Summary: Is FIDD Quantum Safe?
The direct answer: no, not currently. FIDD, as an EVM-compatible stablecoin, inherits Ethereum's ECDSA cryptographic dependency. ECDSA is broken by Shor's algorithm on a sufficiently powerful quantum computer. Fidelity has not published a public quantum migration roadmap for FIDD, and the Ethereum protocol itself lacks a production-ready PQC signature scheme.
This does not make FIDD uniquely vulnerable compared with any other EVM stablecoin, USDC, USDT, or otherwise. All share the same architectural exposure. What it does mean is that Q-day readiness is a question every stablecoin issuer, custodian, and large holder must begin answering now, not when quantum hardware crosses the threshold.
The migration path exists. NIST has standardised the algorithms. Lattice-based wallets have demonstrated that post-quantum digital signatures work at the application layer. The open question is whether Ethereum's ecosystem coordination and Fidelity's product roadmap will move fast enough to close the gap before Q-day arrives.
Frequently Asked Questions
Is the Fidelity Digital Dollar currently vulnerable to quantum computing attacks?
Not today, in the sense that no quantum computer yet exists that can break ECDSA at the key sizes used on Ethereum. However, FIDD relies on ECDSA, which is theoretically broken by Shor's algorithm on a sufficiently powerful quantum machine. The vulnerability is real but not yet exploitable, making now the right time to plan migration rather than wait for an active threat.
What cryptography does Fidelity Digital Dollar use?
As an EVM-compatible stablecoin, FIDD uses the same cryptographic primitives as Ethereum: ECDSA over the secp256k1 curve for transaction signing and Keccak-256 hashing for address derivation. Both components are resistant to classical attacks but vulnerable to quantum attacks via Shor's algorithm once sufficient error-corrected qubits are available.
What is Q-day and when might it happen?
Q-day is the point at which a quantum computer becomes powerful enough to break classical public-key cryptography, specifically ECDSA and RSA, in a practical time frame. Most estimates from the cryptographic community place Q-day somewhere in the 2030–2040 window, though the precise timing depends on progress in error correction and qubit quality that remains uncertain.
What is the harvest-now, decrypt-later attack and does it affect FIDD?
Harvest-now, decrypt-later means an adversary records encrypted communications or on-chain signed transactions today and stores them, intending to decrypt them once a quantum computer is available. Because Ethereum transactions are public and permanently recorded, FIDD transaction history is already harvested. This is particularly relevant for institutional players whose settlement patterns could be exposed retrospectively.
What would a quantum-safe version of FIDD require?

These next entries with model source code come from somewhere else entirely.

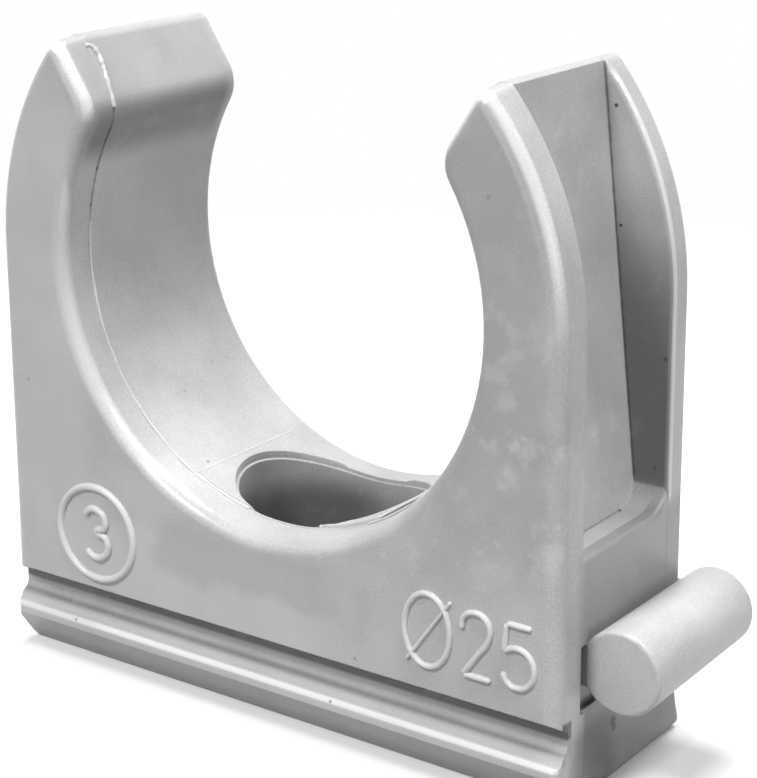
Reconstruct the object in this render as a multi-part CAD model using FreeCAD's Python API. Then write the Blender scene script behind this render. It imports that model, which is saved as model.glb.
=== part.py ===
# Snap-in conduit clip for a 25 mm conduit, moulded in one piece
# Frame: X along the wall face of the clip to the right, Y from the front face to the back, Z up
# Origin: middle of the underside of the foot

import FreeCAD, Part
import math
import os

V = FreeCAD.Vector

# conduit seat
conduit_d = 25.0
seat_r = conduit_d / 2
arm_wall = 4.7
centre_h = 22.75
outer_r = seat_r + arm_wall

# body block
body_w = 2 * outer_r
body_t = 11.8
half_w = body_w / 2
half_t = body_t / 2
front_y = -half_t
back_y = half_t

# the tool parts along a plane parallel to the front face
parting_depth = 2.0
parting_y = front_y + parting_depth

# arm tips: flat lead-in face, rounded lip and rounded ridge
lead_angle = 57.0
lead_x = 10.85
lead_dz = 8.72
lip_r = 1.9
ridge_r = 0.75

# edge rounding
front_edge_r = 0.9
back_edge_r = 0.5

# pockets that lighten the outside of the arms
web_back_t = 1.75
pocket_ledge_z = 12.25
pocket_top_x = 13.2
pocket_top_z = centre_h + 10.9
pocket_bottom_x = 15.45
pocket_corner_r = 1.4
pocket_lip_r = 0.25

# foot: groove above a rail, chamfer below
groove_top_z = 4.72
groove_depth = 0.95
groove_slope = 0.62
groove_mid_z = 3.6
groove_floor_z = 3.05
groove_bend = 0.43
rail_root_z = 2.95
rail_crest_z = 2.63
rail_top_z = 2.6
rail_nose_r = 0.35
chamfer_z = 1.95
chamfer_y = 1.4
foot_back_r = 0.4
foot_corner_r = 0.4

# screw recess in the seat: long hole with a small step under its rim, screw slot in its floor
recess_y = 0.15
recess_w = 7.94
recess_l = 10.5
recess_band = 0.2
recess_step = 0.13
recess_floor_z = 3.2
screw_slot_w = 4.6
screw_slot_l = 8.0

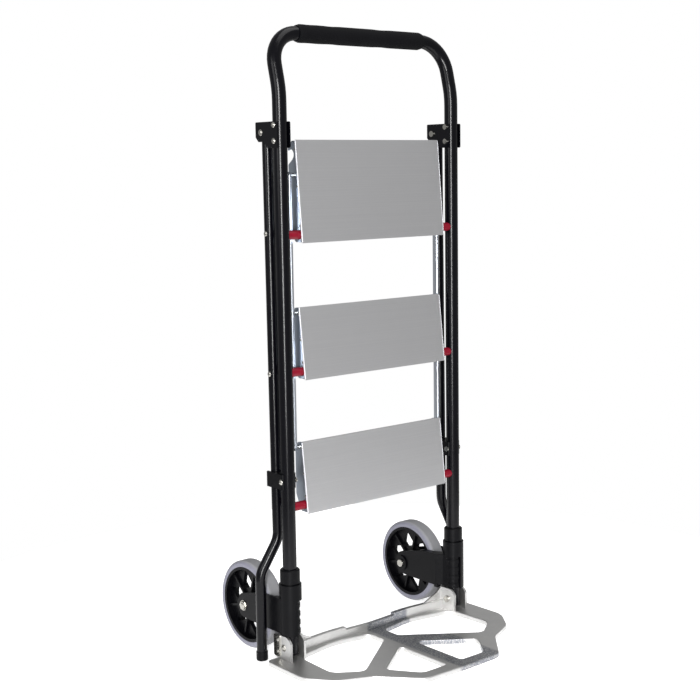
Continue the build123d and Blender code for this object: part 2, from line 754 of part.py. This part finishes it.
def make_hinge_lug(side):
    # Two cheeks beside the tube's foot and a wall behind it; open to the front and the top
    mid = (lug_inner + lug_outer) / 2
    with BuildPart() as lug:
        with BuildSketch(Plane.YZ.offset(side * lug_inner)):
            with BuildLine():
                Polyline((lug_front_y, lug_front_top_z), (lug_front_y, plate_thickness),
                         (lug_back_y, plate_thickness), (lug_back_y, lug_top_z), (lug_brow_y, lug_top_z))
                ThreePointArc((lug_brow_y, lug_top_z), (-15.5, 47.4), (lug_front_y, lug_front_top_z))
            make_face()
        extrude(amount=side * (lug_outer - lug_inner))
        with Locations((side * mid, lug_rear_y, hinge_z)):
            Box(lug_outer - lug_inner - 2 * lug_wall, 80, 80,
                align=(Align.CENTER, Align.MAX, Align.CENTER), mode=Mode.SUBTRACT)
        with BuildSketch(Plane.XZ.offset(-lug_rear_y)):
            with BuildLine():
                Polyline((side * lug_inner, flange_top_z), (side * lug_inner, lug_top_z - 2),
                         (side * (lug_inner - 10), lug_top_z - 10), (side * gusset_inner, flange_top_z),
                         close=True)
            make_face()
        extrude(amount=-4)
        cross_cylinder(side, 180, 230, 0, hinge_z, hinge_pin_radius + 0.06, Mode.SUBTRACT)
        for z in cam_rivet_heights:
            cross_cylinder(side, lug_outer - lug_wall - 1, lug_outer + 1, cam_rivet_y, z,
                           cam_rivet_radius + 0.02, Mode.SUBTRACT)
    save(lug, f"hinge_lug_{side_name(side)}")


def make_cam_plates():
    # Small plates riveted outside the lugs, which push the wheel brackets round as the toe plate folds
    with BuildPart() as plates:
        for side in (-1, 1):
            with BuildSketch(Plane.YZ.offset(side * (lug_outer + 0.02))):
                with Locations((cam_plate_y, cam_plate_z)):
                    RectangleRounded(cam_plate_width, cam_plate_height, 3)
                for z in cam_rivet_heights:
                    with Locations((cam_rivet_y, z)):
                        Circle(cam_rivet_radius + 0.02, mode=Mode.SUBTRACT)
            extrude(amount=side * cam_plate_thickness)
    save(plates, "cam_plates")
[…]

A genuinely quantum-safe FIDD would require: (1) Ethereum or its host L2 adding protocol-level support for a NIST-standardised PQC signature scheme such as ML-DSA; (2) smart contract upgrades to verify PQC signatures; (3) user key migration to new post-quantum key pairs; (4) HSM upgrades at the custodian layer; and (5) regulatory clarity on PQC-migrated address attribution. Each step involves multi-year coordination.
How do lattice-based post-quantum wallets protect against quantum attacks?
Lattice-based wallets replace ECDSA with algorithms like ML-DSA (CRYSTALS-Dilithium), whose security rests on the Module Learning With Errors problem. No efficient quantum algorithm is known to solve this problem, unlike the elliptic-curve discrete logarithm that Shor's algorithm breaks. The trade-off is larger signature and public key sizes, but the security guarantee holds against both classical and quantum adversaries.